A typical example of an RL agent interacting with the environment goes through the following iterative algorithm:

Start with some model
Make the policy(from the model) interact with environment and obtain the recommended action(Model serving)
Get the reward by interacting with the simulated environment(Simulations)
Repeat steps 2–3 until simulations have finished
Using the results from the last step, retrain the policy. (Training)
Repeat steps 1–5 till the results have converged and reward has been maximized

As you can see from this algorithm, this framework needs to be able to support model serving, simulation of tasks and training on large data. Model serving is focused on rendering policy quickly — making many decisions/inferences quickly and reducing latency by effective load balancing. Simulations use policy to evaluate its effectiveness in the given environment as current algorithms are not efficient enough to deal with physical world in real-time. Model training is based on massively distributed stochastic gradient descent. This is very much in contrast with supervised learning where model training and model serving/inference are decoupled. Training occurs offline and inference occurs online(in real-time).

Ray API primitives

This was covered in the design principles post. But here is a concise summary to refresh that:

First three pertain to stateless Tasks and the last row corresponds to stateful Actors and their API

Tasks and Actors

Tasks(first three rows) mentioned in the last section are remote functions that rely on external input and that are stateless. Think of them as functions which can be executed remotely on any node where the input is. Tasks are easy to recover — it can be done just by re-executing them. Tasks are inefficient for small updates.

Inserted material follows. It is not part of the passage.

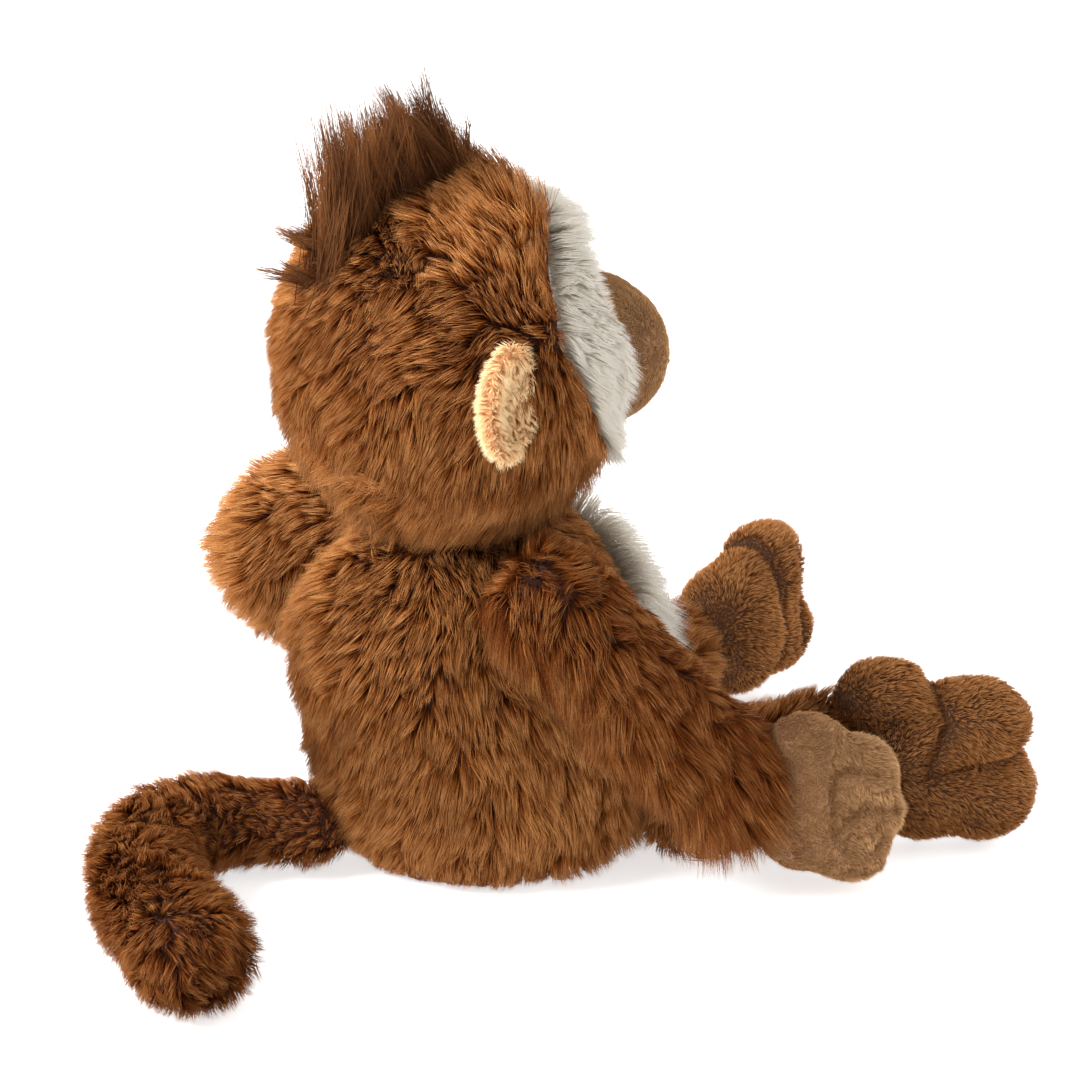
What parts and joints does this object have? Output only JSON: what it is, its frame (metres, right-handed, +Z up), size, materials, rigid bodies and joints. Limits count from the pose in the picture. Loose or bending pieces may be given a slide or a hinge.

Actors are stateful entities that carry state with them. These are useful for iterative modes such as training or parameter servers which rely on internal state and their continuous update. Actors have methods that can execute remotely like a task, but need a “stateful worker” to execute. Actors also make it easy to wrap third-party packages that cannot be easily deserialized as input to a task. Actors are also useful for smaller updates as opposed to bulk updates that pure tasks are designed for.

Task Graphs

Ray creates a dynamic graph based on the program that the user has written. This graph forms a dependency structure and the next tasks in the graph are executed by the system when inputs become available. The graph consists of nodes that represent data objects, remote function invocations(tasks). The graph also has edges. Dataflow edges capture dependency between tasks and data objects. Control edges capture the nested tasks or functions that create further remote functions. So far we didn’t discuss Actors in this model. Actors are again similar to tasks. The only difference is to capture the statefulness. This is done by adding a stateful edge. When Actor invokes two methods M1 and M2, a stateful edge is added between the two task nodes represented by M1 and M2. This means that the chain of stateful edges is formed for all the methods invoked by the same actor and also helping with lineage construction that is useful for recovering from fault.

Architecture

The system architecture of Ray consists of application and system layers. Let’s look at how the two layers functions.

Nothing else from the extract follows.